My friend did not contradict me, but in the evening he sent a bushel of small turnips and a box of candles, with a note telling me to cut a hole in the turnips, insert a candle, and they would answer my purpose admirably. Everybody went to work with a will, and when the crowd, shouting and cheering, surrounded us, every window-pane blazed a welcome into the happy faces. My young congressman made one of his charming speeches, and then—the lights went out on the last election he was destined to celebrate! True, he was twice after elected to Congress—in the Confederate States; for the South had need of him in her legislative hall as well as in the field. In both he gave her all his heart and soul and strength, but the days were too sad for illuminations in his honor.
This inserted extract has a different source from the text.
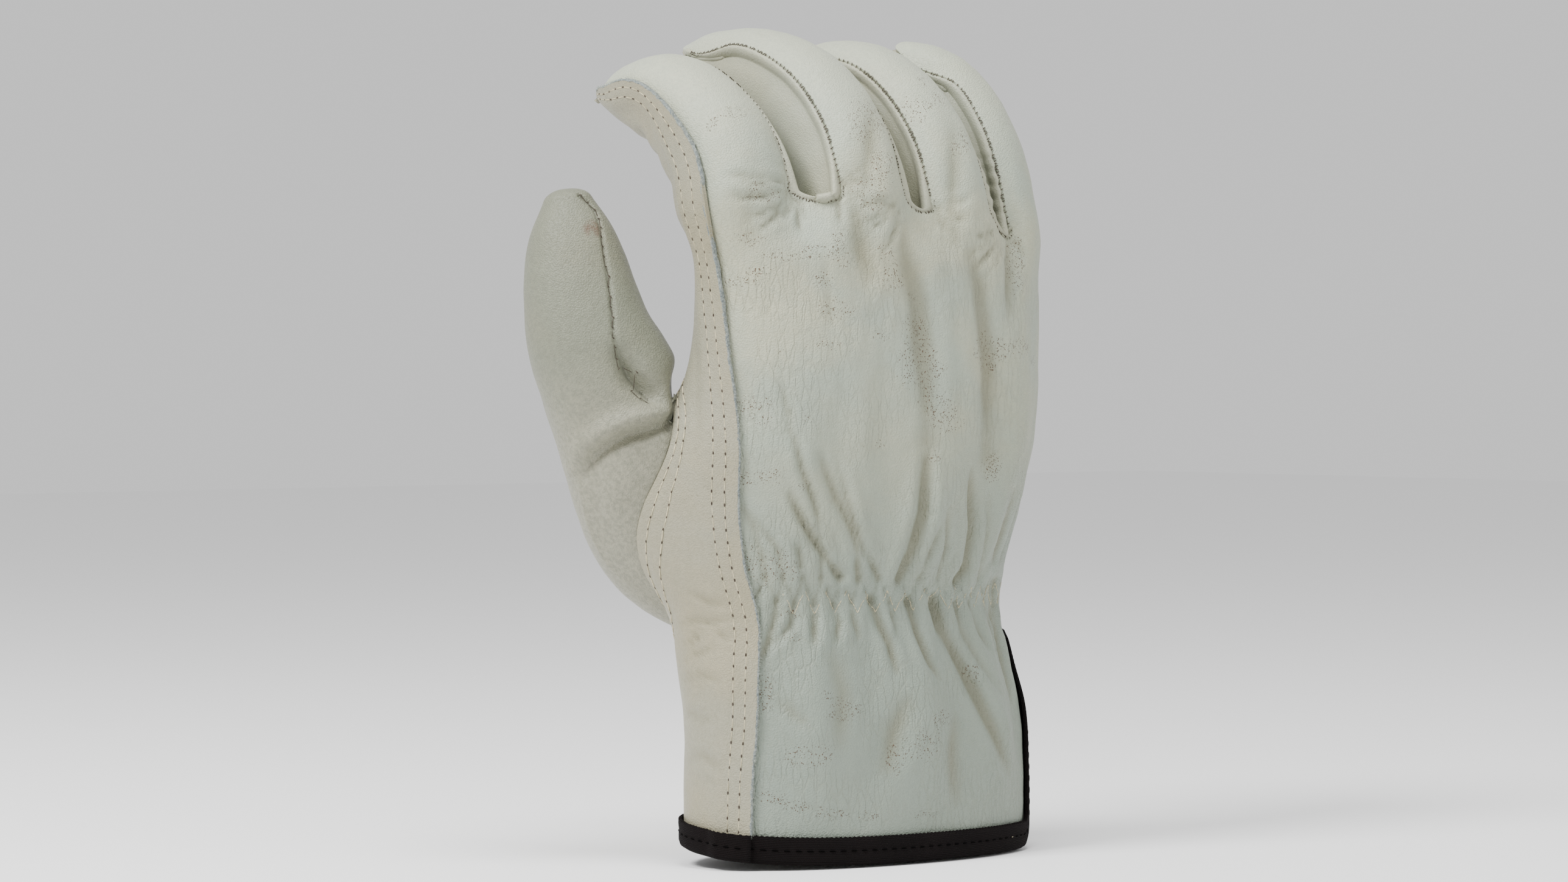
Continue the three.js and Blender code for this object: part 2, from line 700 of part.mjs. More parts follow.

137 My story has now reached the period at which my "Reminiscences of Peace and War" begin. I shall not relate the political history of the period—which has been better told by others than I can hope to tell it. I shall endeavor to bring forward some things that were omitted in my late book, but in narrating the incidents of the Civil War and the preceding life in Washington, I may in some measure repeat myself. For this I have a valid excuse. Apologizing for quoting himself from a former book on Edmund Burke, John Morley remarks: "Though you may say what you have to say well once, you cannot so say it twice." Lord Morley strengthens his position by a quotation in Greek, which, unhappily, remains Greek to me, and I therefore cannot avail myself of its help, but I am glad to be sustained by his example. Besides, what says Oliver Wendell Holmes? "It is the height of conceit for an author to be afraid of repeating himself—because it implies that everybody has read—and remembers—what he has said before."